L'Encyclopédie de Diderot et d'Alembert ne visait pas qu'à prôner des idées politiques avancées en diffusant les conceptions des philosophes en matière de libertés publiques mais aussi à dresser un inventaire détaillé du monde, incluant aussi bien les diverses manifestations du monde naturel que les sciences et techniques ; ci-dessus, fac-similé reproduisant la partie de la somme consacrée aux deux classes de vertébrés dits les plus évolués dont avait traité le Comte de Buffon dans ses volumes parus entre 1753 et 1783 relatifs aux quadrupèdes et aux oiseaux. 

A la différence de L'Histoire naturelle de Buffon, les tomes de L'Encyclopédie de Diderot et Dalembert parus entre 1751 et 1771 n'ont pas délaissé les autres groupes d'animaux tels que les reptiles, les poissons, les animaux marins non vertébrés incluant les coraux et éponges ou encore les vers parasites nommés Helminthes y compris un groupe peu connu du grand public comme les Acanthocéphales qu'on trouve surtout chez les poissons. Si la classification n'était pas très aboutie, les descriptifs étaient très complets pour l'époque ; ci-dessus, cette planche des "vers mollusques" représentent une limace surmontant une "limace de mer" (Nudibranche) et sous le nom de "triton" une balane retirée de sa coquille, et en dessous, des holothuries ou "concombres de mer" préludant la présentation d'autres espèces plus vermiformes du groupe dépourvues d'ambulacres sur une autre planche.

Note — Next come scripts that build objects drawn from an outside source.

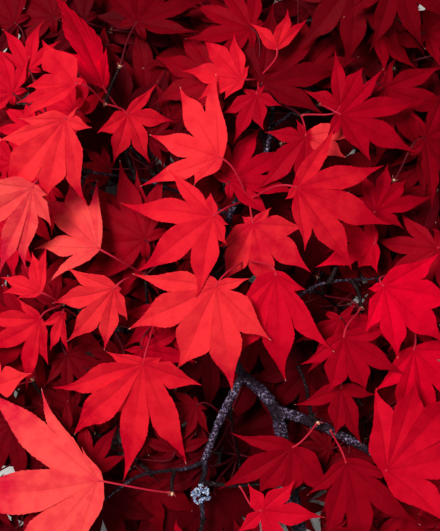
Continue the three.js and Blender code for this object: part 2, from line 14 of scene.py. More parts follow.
import bpy
import numpy as np
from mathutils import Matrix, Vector


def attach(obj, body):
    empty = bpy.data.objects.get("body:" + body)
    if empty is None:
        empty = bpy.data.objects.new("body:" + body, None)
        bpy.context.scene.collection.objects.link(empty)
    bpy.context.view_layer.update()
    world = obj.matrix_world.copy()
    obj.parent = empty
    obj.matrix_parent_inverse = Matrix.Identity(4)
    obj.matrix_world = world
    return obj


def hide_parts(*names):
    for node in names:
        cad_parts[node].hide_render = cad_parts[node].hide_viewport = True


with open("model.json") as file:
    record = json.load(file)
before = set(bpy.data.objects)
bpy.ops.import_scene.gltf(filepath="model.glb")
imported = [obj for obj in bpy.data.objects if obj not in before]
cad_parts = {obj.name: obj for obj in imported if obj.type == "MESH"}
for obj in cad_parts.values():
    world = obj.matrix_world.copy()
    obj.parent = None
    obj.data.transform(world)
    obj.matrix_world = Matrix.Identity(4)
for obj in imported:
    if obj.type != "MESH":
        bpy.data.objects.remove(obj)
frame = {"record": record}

log = logging.getLogger("maple_branch")

MM = 0.001
BODY = "root"

# The eye's height over the surface, and the height at which a place on the branch is where the eye sees it.
EYE_HEIGHT = 645.0
SEEN_LEVEL = 85.0

# The level direction that most of the light comes from.
SUNNY_SIDE = np.array([-0.845, 0.534, 0.0])

# Where the picture's lower edge crosses the branch: past it along +Y, a limb in front shows bare.
PICTURE_FOOT = -133.0

# How far a leaf's middle lies ahead of its heel, as a share of its length.
MIDDLE_SHARE = 0.4

# The turn from one place to the next in a tier of leaves.
GOLDEN_ANGLE = math.pi * (3 - math.sqrt(5))

# The distance between two samples along a side twig.
TWIG_STEP = 2.5

# A patch of a surface: its points, its faces with four and with three corners, and its map.
Patch = tuple[np.ndarray, list[np.ndarray], np.ndarray]


class Tone(Enum):
    """The tints that the leaves come in, each with its colour in sRGB from 0 to 255."""

    # The darker tints are partly painted shade, for leaves that lie deep in the crown or in its dim places.
    CORAL = (251, 67, 72)
    SCARLET = (238, 42, 54)
    RED = (226, 28, 46)
    ROSE = (232, 5, 44)
    CRIMSON = (208, 14, 40)
    GARNET = (176, 6, 33)
    MAROON = (146, 4, 26)
    SHADE = (112, 4, 20)
    WINE = (84, 3, 17)


class Tier(Enum):
    """How a leaf came to its place: laid facing the eye, between, or under the limbs."""

    FACING = "facing"
    MIDDLE = "middle"
    UNDER = "under"


def linear(colour: tuple[float, float, float]) -> tuple[float, float, float, float]:
    """Turns an sRGB colour from 0 to 255 into a linear one with full alpha.

    Args:
        colour: red, green and blue from 0 to 255.

    Returns:
        The linear red, green, blue and alpha.
    """
    share = np.asarray(colour, float) / 255
    low, high = share / 12.92, ((share + 0.055) / 1.055) ** 2.4
    return (*np.where(share <= 0.04045, low, high).tolist(), 1.0)


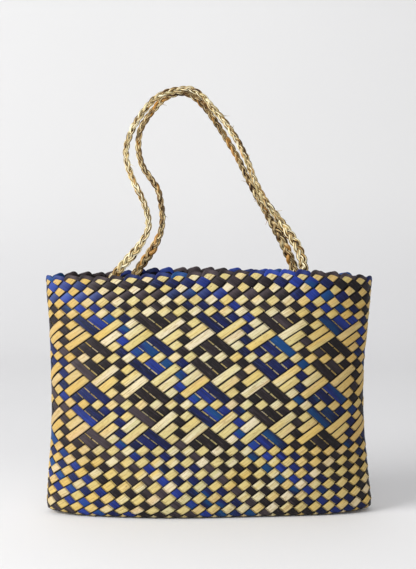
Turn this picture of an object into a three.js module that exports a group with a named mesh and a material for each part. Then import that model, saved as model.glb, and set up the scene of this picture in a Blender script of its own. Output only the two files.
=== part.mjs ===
// Kete: a plaited flax bag with two plaited cord handles held up at their tops.
// Millimetres, +Z up, +X to the right of the front, the front faces -Y.
// The origin is the hand grip, where both handles come together; the flat base is BASE_DROP below it.
import * as THREE from 'three';

// ---------- driving sizes ----------
const BASE_DROP = 501;          // grip down to the flat underside
const GRIP_X = -14;             // the grip lies this far from the bag's middle
const SECTION_POWER = 2.5;      // 2 is an ellipse, higher is squarer
const WALL = 2;                 // woven wall, two layers of strip
const RIM_HEIGHT = 290.5;       // middle of the rim's front above the base
const RING_STEPS = 60;          // facets round the bag
const BAND_HEIGHT = 12;         // the folded band at the mouth
const BAND_OUT = 0.7;           // it stands proud of the wall
const BAND_IN = 1.0;
const GAP = 0.3;
const CORD_WIDTH = 9;           // plaited handle cord
const CORD_SIDES = 10;
const CORD_STEPS = 64;
const KNOT_RADIUS = 6.5;

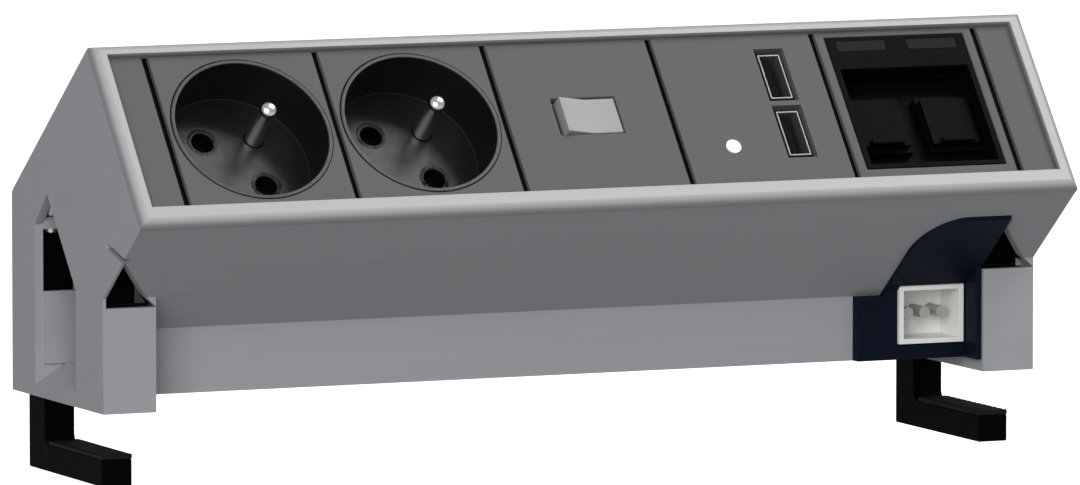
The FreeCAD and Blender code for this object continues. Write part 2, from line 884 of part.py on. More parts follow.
def socket_rear_housing(name):
    piece = Piece(f"{name}_rear_housing")
    back = rear_floor()
    floor = chamber_floor()
    shutter_under = shutter_levels()[1]
    spring_floor = floor - d.spring_pitch * (d.spring_turns + 1)
    spring_room = d.shutter_shoulder_radius + d.free_gap * 2 + d.spring_wire_radius * 2
    piece.add("XY", back, floor_under, circle(0, 0, rear_housing_radius))
    piece.remove("XY", floor, floor_under, circle(0, 0, rear_housing_radius - d.rear_housing_wall))
    piece.remove("XY", spring_floor, floor, circle(0, 0, spring_room))
    piece.add("XY", spring_floor - 1, shutter_under - d.free_gap, circle(0, 0, d.shutter_shoulder_radius))
    piece.add("XY", shutter_under - d.free_gap * 2, floor_under - d.free_gap,
              circle(0, 0, d.shutter_post_radius))
    for x, y in contact_places():
        piece.remove("XY", well_floor(), floor, circle(x, y, d.clip_radius + d.fit_gap))
        piece.remove("XY", back, well_floor(), circle(x, y, d.terminal_screw_radius + d.running_gap))
    x, y = earth_place()
    collar_under = floor_under - d.shutter_thickness
    foot = collar_under - d.clip_length
    piece.remove("XY", foot, floor, circle(x, y, d.terminal_screw_radius + d.fit_gap))
    piece.on_panel(module_along(name))


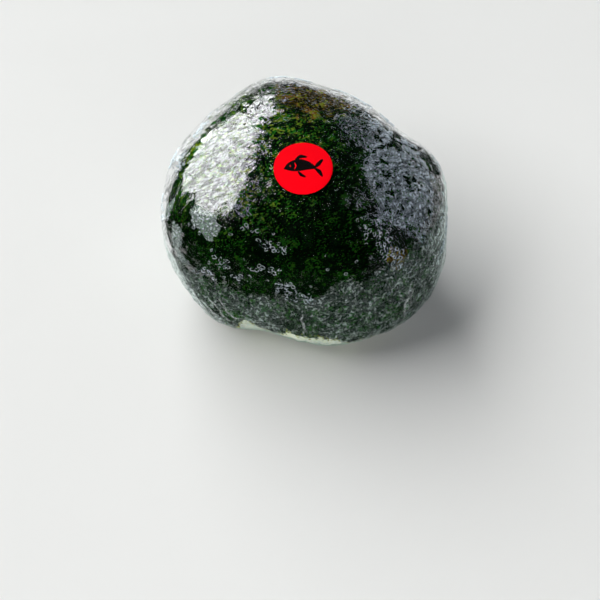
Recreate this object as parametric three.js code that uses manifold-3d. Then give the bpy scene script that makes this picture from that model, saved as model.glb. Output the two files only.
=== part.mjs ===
// A hand-formed rice ball: a core of cooked rice, a sheet of roasted seaweed wrapped over it,
// clear film drawn tight round both, and a round label stuck on the film.
// Millimetres, +Z up. The origin is on the surface the ball stands on, under the middle of its plan.
import * as THREE from "three";
import { mergeVertices } from "three/addons/utils/BufferGeometryUtils.js";
import Module from "manifold-3d";

const wasm = await Module();
wasm.setup();

// The outer form, measured from the middle of its widest level.
const PLAN_RADIUS = 36.7;
// Each lobe swells the plan `count` times a turn by a share of the radius, first at `towards` degrees.
const PLAN_LOBES = [
  { count: 2, share: 0.079, towards: -15 }, // wider than it is deep
  { count: 3, share: 0.054, towards: 93.7 }, // the three soft corners, one of them at the back
  { count: 4, share: 0.031, towards: 13.6 },
];
const CROWN = { height: 22.1, power: 2.16 }; // above the widest level: a low dome
const BASE = { height: 29.7, power: 3.1 }; // below it: fuller, with a broad underside
const LEAN = { x: -4.2, y: 14 }; // how far the crown is pushed over, from the base to the top
const PRESSED_FLAT = 0.9; // how much of the underside the ball's own weight has pressed flat

// Where the palms and fingers left a swelling or a hollow, and how wide each of them is, in degrees.
const HAND_MARKS = [
  { azimuth: -174, elevation: 4, height: -1.0 },
  { azimuth: -156, elevation: -24, height: -0.7 },
  { azimuth: -138, elevation: -35, height: 0.9 },
  { azimuth: -119, elevation: -40, height: -1.1 },
  { azimuth: -73, elevation: -40, height: 0.4 },
  { azimuth: -30, elevation: -27, height: 0.3 },
  { azimuth: -6, elevation: -9, height: -0.6 },
  { azimuth: 4, elevation: 3, height: 0.9 },
  { azimuth: 12, elevation: 12, height: 0.9 },
  { azimuth: 25, elevation: 19, height: -1.5 },
  { azimuth: 41, elevation: 25, height: 0.3 },
  { azimuth: 60, elevation: 26, height: 0.5 },
  { azimuth: 84, elevation: 23, height: -0.5 },
  { azimuth: 128, elevation: 20, height: -0.9 },
  { azimuth: 153, elevation: 19, height: -0.3 },
];
const HAND_MARK_SPREAD = 11;
// A slow unevenness all over: waves a turn along x, y and z, and where each starts.
const RIPPLE_HEIGHT = 0.12;
const RIPPLES = [
  { x: 3.1, y: 7.9, z: 5.3, start: 0.4 },
  { x: 8.3, y: -2.7, z: 4.9, start: 1.9 },
  { x: -5.1, y: 4.4, z: 8.8, start: 3.3 },
];

// The layers, as depths under the outer face of the film.
const FILM_THICKNESS = 0.35;
const LAYER_GAP = 0.35;
const NORI_THICKNESS = 0.5;
const NORI_DEPTH = FILM_THICKNESS + LAYER_GAP;
const RICE_DEPTH = NORI_DEPTH + NORI_THICKNESS + LAYER_GAP;
const FACETS_PER_EDGE = 9; // along each edge of the icosahedron that every layer is spread from

// The sheet of seaweed ends in a torn edge low on the sides, and higher along the front.
const NORI_EDGE_ELEVATION = -41;
const NORI_EDGE_RISES = [
  { azimuth: -124, rise: 12, spread: 8 },
  { azimuth: -92, rise: 12, spread: 20 },
  { azimuth: -70, rise: 5, spread: 12 },
  { azimuth: 60, rise: 5, spread: 30 },
  { azimuth: 165, rise: -4, spread: 25 },
];
const NORI_EDGE_POINTS = 120;
const NORI_TEAR = 1.1; // degrees up and down
const NORI_TEAR_WAVES = [17, 29, 47]; // tears a turn, coarse to fine

// The film closes to a small gathered opening under the ball.
const FILM_OPENING_HALF_ANGLE = 9;
const FILM_OPENING_POINTS = 24;

// Grains of rice that show where the seaweed leaves the core bare.
const GRAIN = { length: 5.6, width: 2.9, thickness: 2.3 };
const GRAIN_SHRINK = 0.16; // how much shorter the smallest grains are
const GRAIN_TOP_DEPTH = 0.85;
const GRAIN_PLACES = 1500; // places tried over the underside
const GRAIN_HIGHEST_ELEVATION = -24;
const GRAIN_CLEARANCE = 2.2; // degrees kept between a grain and the edge of the seaweed
const GRAIN_SIDES = 6;
const GRAIN_RINGS = 4;
const GRAIN_SEED = 20;
const GRAIN_RIM = [0, 45, 90, 135, 180, 225, 270, 315].map(THREE.MathUtils.degToRad);
const GRAIN_BEADS = [-0.28, -0.14, 0, 0.14, 0.28]; // places along a grain, as shares of its length

// The label, on the crown and a little towards the front.
const LABEL_RADIUS = 8;
const LABEL_THICKNESS = 0.3;
const LABEL_GAP = 0.3;
const LABEL_AIM = new THREE.Vector3(1.9, -12.5, 20.8); // from the middle, before the lean
const LABEL_RINGS = 4;
const LABEL_SIDES = 36;

const COLOURS = { rice: 0xefece0, nori: 0x16240f, film: 0xeef2f2, label: 0xff0a2a };

const GOLDEN_ANGLE = Math.PI * (3 - Math.sqrt(5));
const FAR = 120; // past every face of the ball

const radians = THREE.MathUtils.degToRad;
const degrees = THREE.MathUtils.radToDeg;

function directionAt(azimuth, elevation) {
  const level = Math.cos(elevation);
  return new THREE.Vector3(level * Math.cos(azimuth), level * Math.sin(azimuth), Math.sin(elevation));
}

// A small repeatable random generator, from 0 to 1.
function seededRandom(seed) {
  let state = seed;
  return () => {
    state = (Math.imul(state, 1664525) + 1013904223) >>> 0;
    return state / 4294967296;
  };
}

// ---- the outer form ----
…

Né la même année que Buffon, le Suédois Linné s'est investi dans la recherche d'une classification naturelle regroupant les espèces sur la base de ressemblances bien établies au lieu de la simple juxtaposition figurant dans L'Encyclopédie, sans pour autant en déduire de réelles parentés, consacrant d'abord ses efforts à son domaine de prédilection, la botanique, avant de s'attacher avec un même succès à établir les classes animales à partir de la première édition en 1735 de son Systema naturae. 


La passion pour l'étude et le classement des espèces au Siècle des Lumières s'est aussi enrichie de la découverte d'un monde de créatures dans l'infiniment petit avec la mise au point du premier microscope en 1676 par le drapier hollandais Anton van Leeuwenhoeck. En haut, la représentation de daphnies - puces d'eau, un crustacé invisible à l'œil nu du groupe des Cladocères ("qui portent des bois"), représenté en 1685 pour Historia Insectorum generalis de Jan Swammerdam. En bas, reprise de croquis d'Anton van Leeuwenhoek dans un ouvrage de 1795, avec en haut des bactéries, le protozoaire cilié Dileptus, à côté et en dessous, des rotifères, à droite, une puce d'eau, en bas à gauche, un organisme colonial, le Volvox, des larves d'insectes, notamment celle de la simulie avec ses deux panaches branchiaux, un oligochète, parent aquatique microscopique du ver de terre, et des spermatozoïdes. 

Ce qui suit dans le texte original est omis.